3.* "Procession of the Black Sloth," which is one my favorites in this book, is so unsettling that I had to read it twice. Set in Hong Kong, with a variety of creepy characters, a man is sent to uncover who is at the root of corporate espionage, and ends up uncovering his true destiny. Much of "Procession of the Black Sloth" is viewed via scenes aired on televisions, in photos or other media, and it reminded me of a lot of the Japanese and Korean horror flicks I watch when my husband's away that keep me up all night afterwards listening to the creaks in the house. This one had much the same effect -- I had to set the book aside for a day before I could continue.
4."Bulldozer," a story set in the wild west where a gun-wielding, tough-guy Pinkerton operative has been sent on a mission by PT Barnum to recover a stolen Necronomicon-type tome and runs into serial murders that are part of a hideous ritual. I really didn't appreciate this one until reading later stories in this book, but it was good and frightening all the same.
5. "Proboscis," in which an actor who's seen better days tags along with some bounty hunters on a mission to snag a serial killer and realizes that there are devourers among us...
6.* "Hallucigenia." This is another one of the entries in this novel that provides an off-the-charts goosebump-producing experience as you read. A wealthy man who's been around and his beautiful, young wife are out on a drive when their car suddenly breaks down; while it's being fixed the wife decides to go shoot some photos and comes across an old barn. He follows and out of nowhere his wife is seriously injured, left with a strange crack in her head that refuses to heal. As he's trying to make sense of what's happened at that barn, he spares no expense in tracking down anyone connected with the place. That day, in more than one way, was a life-changer; "Hallucigenia" provides several OMG moments of sheer delightful fright.

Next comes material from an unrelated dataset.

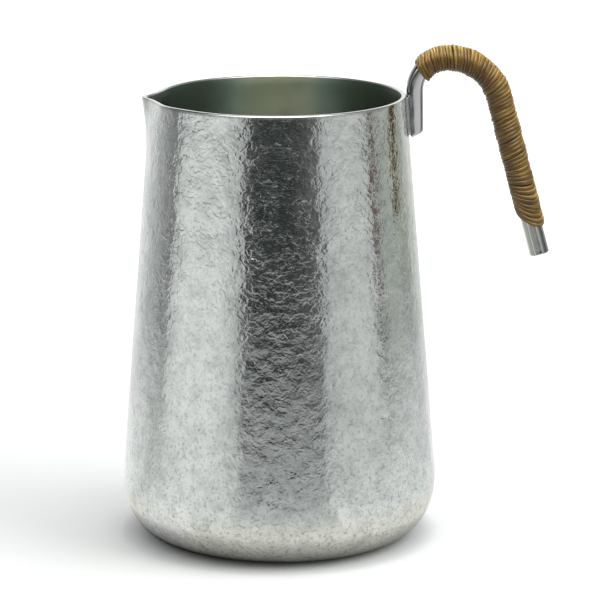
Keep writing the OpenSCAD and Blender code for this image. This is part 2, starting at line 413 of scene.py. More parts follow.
def crease_height(nodes, place):
    """Height of the curled creases of the chased tin, about -1 to 1, with a calm patch under the rim."""
    swirl = nodes.noise(place, CREASE_SWIRL_SIZE, detail=1.0, output="Color")
    swirl = nodes.vector("SUBTRACT", swirl, (0.5, 0.5, 0.5))
    bent = nodes.vector("ADD", place, nodes.vector("SCALE", swirl, scale=CREASE_SWIRL * MM))
    x, _, z = nodes.split(place)
    off_patch = nodes.math("ABSOLUTE", nodes.math("SUBTRACT", x, CALM_X * MM))
    in_patch = nodes.remap(off_patch, CALM_HALF_W * MM, CALM_END_W * MM, 1.0, 0.0)
    high = nodes.remap(z, CALM_LOW_Z * MM, CALM_FULL_Z * MM, 0.0, CALM)
    calm = nodes.math("MULTIPLY", in_patch, high)
    dense = nodes.math("SUBTRACT", nodes.noise(place, CREASE_PATCH_SIZE), calm)
    total = rolled_lines(nodes, place, calm)
    for size, width, height, read_at in CREASES:
        moved = nodes.vector("ADD", bent, (read_at * MM, 0.0, 0.0))
        level = nodes.noise(moved, size, detail=0.0)
        line = nodes.lines(level, width, interpolation_type="SMOOTHSTEP")
        broken = nodes.math("ADD", nodes.noise(moved, size * 1.4, detail=0.0), dense)
        mask = nodes.remap(broken, 0.84, 1.10, 0.0, 1.0)
        part = nodes.math("MULTIPLY", nodes.math("MULTIPLY", line, mask), height)
        total = nodes.math("ADD", total, part)
    crisp = nodes.remap(z, SOFT_Z * MM, CRISP_Z * MM, SOFT_SHARE, CRISP_SHARE)
    below_rim = nodes.remap(z, (CUP_H - CREASE_END_DROP) * MM, (CUP_H - BARE_RIM_DROP) * MM, 1.0, 0.0)
    return nodes.math("MULTIPLY", total, nodes.math("MULTIPLY", crisp, below_rim))


# Chased tin: sizes of its noises, depths of its bumps, and its colour where it is dull and bright
PLATE_SIZE, PLATE_DEPTH = 2.4, 0.072
CREASE_DEPTH = 0.050
TONE_SIZE, CLOUD_SIZE, GRAIN_SIZE = 9.0, 2.8, 0.8
TIN_DULL = (0.720, 0.768, 0.744)
TIN_BRIGHT = (0.852, 0.890, 0.864)
# Its specks are darker towards the foot: (height, brightness)
LOW_SPECK_Z, LOW_SPECK = 10.0, 0.60
HIGH_SPECK_Z, HIGH_SPECK = 100.0, 0.88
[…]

7. "Parallax," which runs more along the lines of science fiction than the others, where a man whose wife suddenly and out of nowhere goes missing tells the story of the aftermath of her disappearance; the payoff comes at the very end of this story and will leave you stymied. I liked this one -- and like many of the other stories, it demanded an instant reread.
8. "The Royal Zoo is Closed," is probably my least favorite story in the collection; that doesn't mean it's bad but I just felt that the others were far, far better.
9. * "The Imago Sequence," another of my favorites and probably the creepiest of them all, has as its main character a noir-type protagonist who is hired to find out what happened to someone who went missing, and to find two of a set of three photographs that taken together are known as the Imago Sequence. The first one strikes some inner chord that is disturbing enough to the protagonist that he has to see the others, especially the last one. Truly one of the major highlights of this book, this story held me in its grip and didn't let up for a second -- and I'm still thinking about it.
There are a number of things that I loved about this book. First, an interesting aspect about all these stories as a whole is that they point thematically in several of the same directions: a) there are the tough-guy characters who in their own realities can more take care of themselves in particularly knotty and extreme situations yet who eventually become putty in the hands of cosmic forces well beyond their control and their comprehension; b) said forces are often described by Barron as mouths with appetites and he uses holes and cracks as symbols and metaphors that transverse all of these stories; c) the idea that our human need to know is often responsible for our own downfall resonates clearly -- as one character in "Bulldozer" notes, "Ignorance is all the blessing we apes can hope for," but the way Barron develops his characters here leaves little room for passive acceptance among them -- these people want to try to get a grip on understanding what's happening. Finally, d) there's a cyclical feel to a number of these stories, as well as the sense that some of them are connected across time and space. Another reason that this book is such a winner is that Barron doesn't have to lay out scenes of explicit, slasher-film type gore to make his stories work -- he is one of the most gifted horror writers I've read. He is incredibly talented in using prose that takes readers to the edge of the worst that can happen and leaving them dangling to experience the fear, panic and ultimately the hopelessness that abides there. He can create a most palpable sense of doom and dread without having to resort to cheapness, which sadly I've found exists in a lot of horror writing and which is why I rarely read much of it any more.
There are a number of very eloquent reviews of this book on line; for my part, all I can say is that I am in awe of Barron's talent as a writer. The outright uneasiness and the sense of being off-kilter I felt throughout this novel speaks to how deeply I was drawn into the worlds he's created. I had to go back to read several stories a second time to make sure that what I'd just read was indeed the case, a number of these stories gave me an unstoppable case of the willies to the point where I had to put the book down and walk away for a while, and the fact that I'm still thinking of a couple of them two days after finishing is the icing on the cake of how very well written and downright creepy this book is. The Imago Sequence is definitely a no-miss in the odd world of weird fiction.